(Ken Silva, Headline USA) Some 70 years after the CIA conducted secret brainwashing experiments on unsuspecting, innocent civilians—including some that involved the use of dangerous, psychotropic drugs like LSD—victims are still attempting to hold the U.S. government responsible for its actions.
Victims who were experimented on in Canada appear to be fighting an uphill battle.
After having their lawsuit against the U.S. government dismissed last year by a judge in Montreal, Quebec, an appeal hearing took place last week.
According to reports, lawyers for the U.S. government reiterated their position that the CIA should be immune for its actions. Appeals court justices reserved their decision for a later date.
“On Thursday, a lawyer representing the United States government told the Quebec Court of Appeal that the country should be immune from prosecution and that any lawsuit against the U.S. government should be filed in that country,” the Canadian Broadcasting Corporation reported last Thursday.

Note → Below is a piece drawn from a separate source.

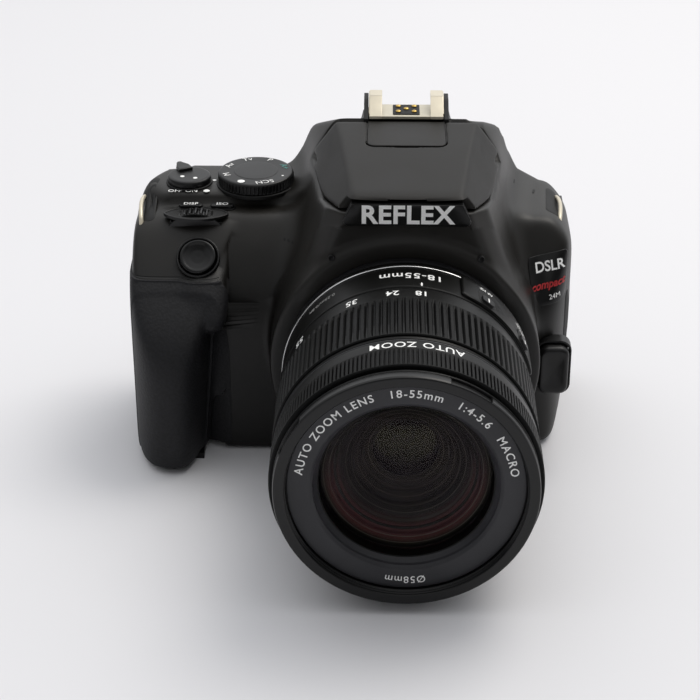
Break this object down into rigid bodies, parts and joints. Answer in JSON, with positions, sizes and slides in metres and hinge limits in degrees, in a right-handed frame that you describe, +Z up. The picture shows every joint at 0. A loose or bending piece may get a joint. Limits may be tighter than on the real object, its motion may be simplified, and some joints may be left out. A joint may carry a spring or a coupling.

The lawsuit in question stems from CIA-sponsored experiments that took place at Montreal’s Allan Memorial Institute under psychiatrist Donald Ewen Cameron.
Court records from the lawsuit describe Dr. Cameron’s “Montreal Experiments” as consisting of extreme mind-control brainwashing experimentation on “unwitting” patients by methods of such as drug-induced comas, intensive electroconvulsive therapy, “psychic driving,” sensory deprivation, and the administration of a cocktail of drugs to suppress nerve functionality and activation.
Historian Wendy Painting provided more details about Dr. Cameron’s experiments in her book, Aberration in the Heartland of the Real, showing that the Canadian doctor was funded by the Rockefeller Foundation and the CIA-front organization Human Ecology Fund at Cornell University.
“His subjects consisted mostly of depressed homemakers that checked in for nerves and anxiety; for which they received large doses or LSD, Thorazine, Seconal, and high-voltage electroshocks, as Cameron sought to obliterate their memories and fully regress them into infantile states,” Painting wrote.
“Afterwards, Cameron placed them in sensory isolation rooms, keeping them in drug-induced comas for months at a time, all the while playing nonstop recorded messages as a way of reprogramming their underlying personality structures, in a process Cameron called ‘psychic driving,’” she added.
In 1992, the Canadian government reportedly offered compensation payments of C$100,000 (US$78,000) to 77 former patients of the institute who had been reduced to a childlike state.
But lawyers for victims said last week that the U.S. government still needs to be held accountable.
“We don’t think that Canadian citizens who are injured on Canadian soil are required to go to the United States to sue,” said class-action lawyer Jeff Orenstein, according to CBC.